When we asked the Water Agency a few months ago for a list of the “projects” that “local water suppliers have been developing,” they replied — a surprise to no one — that none have been developed or proposed or submitted for funding. 

Even in a “drought emergency” California and Mendocino County can’t get out of their own way for the simplest of water projects. What kind of environmental impact would a tank and plumbing project in the town of Mendocino have that requires that full EIR and Coastal Development Permit processes? 
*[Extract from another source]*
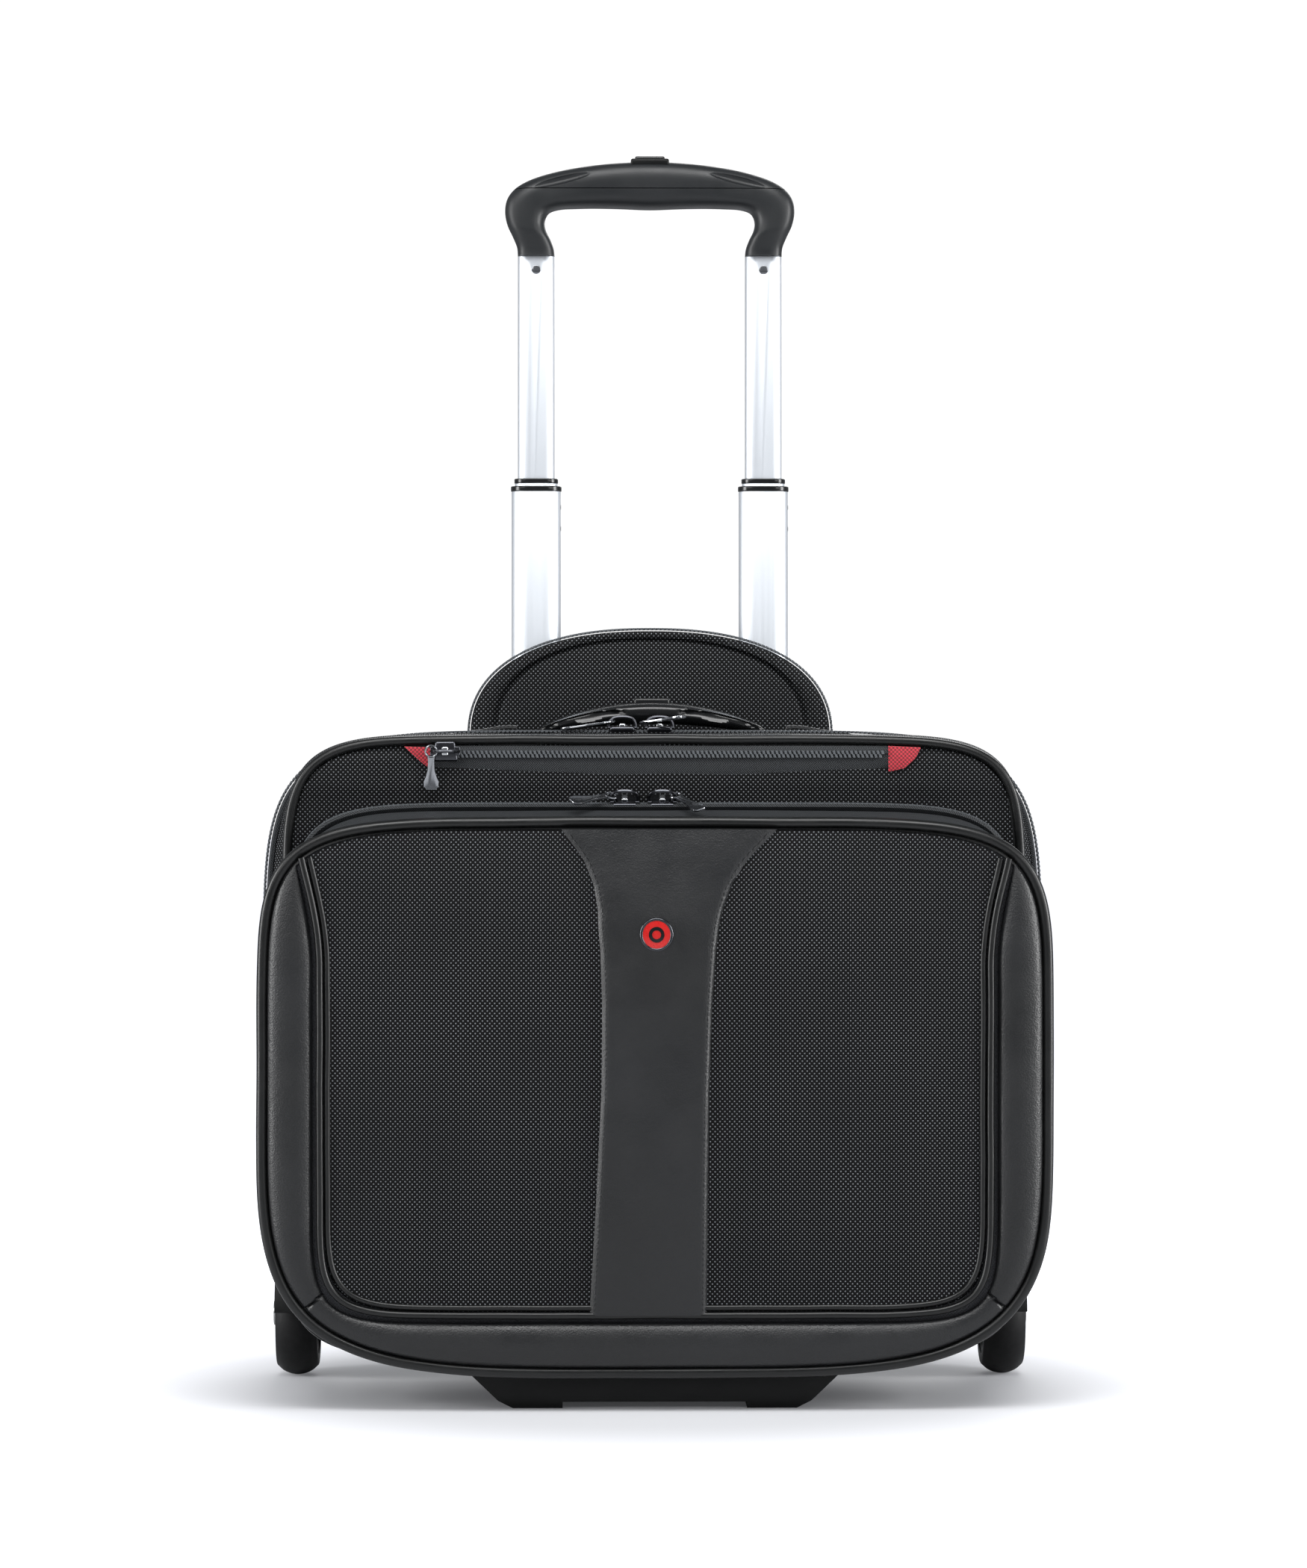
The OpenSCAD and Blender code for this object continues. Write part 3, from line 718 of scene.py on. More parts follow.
def trolley_back():
    """The sleeve that hides the trolley tubes, its dome-shaped top and the flap that closes over the grip."""
    def ring(z, grow):
        row = []
        for i in range(160):
            t = 2 * math.pi * i / 160
            row.append(((88 + grow) * bow(math.cos(t), 9), 94.7 + (15.4 + grow) * bow(math.sin(t), 9), z))
        return row

    plump = lambda z: 0.8 * math.sin(math.pi * (z - 36) / 321) + 0.4 * noise.noise(Vector((0, 0, z / 40)))
    rows = [ring(36, -14), ring(36.2, -4), ring(37.4, -1.2)] + [ring(z, plump(z)) for z in steps(40, 355, 26)]
    rows += [ring(356.6, -0.6), ring(357, -1.6), ring(356.6, -2.7)]
    rows += [ring(z, -3) for z in (354, 200, 42, 39)]
    rows.append(ring(38.8, -14))
    sleeve = skin("tube_sleeve", rows, True, False)
    dress(sleeve, "case", "ballistic_fabric", NYLON, stands_for=["tube_cover"], fill=0.4)
    strip = block("flap_hinge_strip", (-86, 109, 350.5), (86, 112, 357), 0.8)
    dress(strip, "case", "webbing", WEBBING)

    edge = dome_outline(0, CASE_TOP - 3) + [(x, CASE_TOP - 3) for x in steps(-102, 102, 80)]
    border = closed(edge, 300)
    def bulge(x, z):
        return 71.6 - 3 * max(0.0, 1 - (x / 92) ** 2) * max(0.0, math.sin(math.pi * (z - 350) / 72))

    rows = [(s, 0, bulge) for s in steps(0.03, 0.84, 12)]
    rows += [(0.86, 0, 73.8), (0.875, 0, 73.6), (0.9, 0, 71.6), (0.95, 0, 71.2), (0.99, 0, 72.2)]
    rows += [(1, -0.4, 73.6), (1, -0.2, 76.6), (1, -0.6, 77.6)]
    rows += [(s, 0, 77.8) for s in steps(0.97, 0.03, 5)]
    dome = pad("dome_front", border, rows, (0, 388))
    for face in dome.data.polygons:
        c = face.center / MM
        share = (abs(c.x) / DOME_HALF) ** DOME_POWER + max((c.z - 362) / 64, 0.0) ** DOME_POWER
        face.material_index = int(share > 0.84 ** DOME_POWER + 0.06)
    dress(dome, "case", "ballistic_fabric", NYLON, TAPE, stands_for=["dome_panel"], fill=0.5)

    rim = opened(dome_outline(0.2, CASE_TOP), 220)
    tape = sweep("dome_zip_tape", rim, [(-2.5, 77.9), (0, 77.9), (0.4, 79), (0, 79.8), (-2.5, 79.8)])
    dress(tape, "case", "zip_tape", TAPE, stands_for=["dome_zip"])
    for k, side in enumerate((77.3, 79.3)):
        dress(coil("dome_coil_%d" % k, rim, COIL_PITCH, 1.5, side, 1.9, COIL_RADIUS, COIL_SLANT,
            COIL_PITCH / 2 * k), "case", "zip_tape", COIL)

    flap_edge = [(x, FLAP_HINGE_Z - z) for x, z in dome_outline(0, 0, FLAP_DROP)]
    flap_edge += [(x, FLAP_HINGE_Z) for x in steps(-102, 102, 80)]
    flap_border = closed(flap_edge[::-1], 300)
    def swell(y, size):
        down = lambda z: max(0.0, math.sin(math.pi * (FLAP_HINGE_Z - z) / FLAP_DROP))
        return lambda x, z: y + size * max(0.0, 1 - (x / 98) ** 2) * down(z)

    rows = [(s, 0, swell(114.2, 0.4)) for s in steps(0.03, 0.95, 8)]
    rows += [(1, -0.8, 113.9), (1, 0, 115.4), (1, -0.8, 117)]
    rows += [(s, 0, swell(117.2, 2.4)) for s in steps(0.95, 0.03, 12)]
    flap = pad("grip_flap", flap_border, rows, (0, 328))
    dress(flap, "handle_flap", "ballistic_fabric", NYLON, stands_for=["handle_flap"], fill=0.6)
    run = opened([p for p in flap_edge[:DOME_POINTS] if p[1] < FLAP_HINGE_Z - 6][::-1], 200)
    tape = sweep("flap_zip_tape", run, [(-3, 112.7), (0.2, 112.7), (0.2, 113.7), (-3, 113.7)])
    dress(tape, "handle_flap", "zip_tape", TAPE, stands_for=["flap_zip"])
    dress(coil("flap_coil", run, 2.0, 0.7, 113.2, 1.8, 0.6, 0.3), "handle_flap", "zip_tape", COIL)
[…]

In Boonville, the state paid for, among other things, a full environmental impact report as part of the $1 million-plus planning effort. That effort is now going on seven years long and they still have yet to propose an actual “project,” even with a local team of enthusiastic volunteers who have been bird-dogging it monthly. They polled locals, they polled a long laundry list of state agencies… Upshot, there’s no significant environmental impact, but it added years and hundreds of thousands of dollars to the project planning. 

No wonder very few people supported the water segment sales tax proposal that Supervisors McGourty and Mulheren unsuccessfully pushed last month. Even if they got the money, the odds are that it wouldn’t fund any actual water projects, just more studies and grant applications and consultants and staff and lawyers and so forth. We understand that even some of the inland Cheap Water Mafia were unenthusiastic about throwing more money at trying to get state grants. The only idea they seem to have that’s even close to a “project” is raising Coyote Dam and even if they could get the millions of dollars worth of promises and grants involved in such a major project, it would take decades to do, at best. And these days, since the Cheap Water Mafia and everybody else has their pipes in Lake Mendocino as the drought deepens, the odds that Lake Mendocino would ever have enough water to fill a higher lake are very low. 

Mendo should focus on conservation and small drinking water projects and stop pretending that pulling down state money for non-existent or decades off projects will do anybody any good in our lifetime.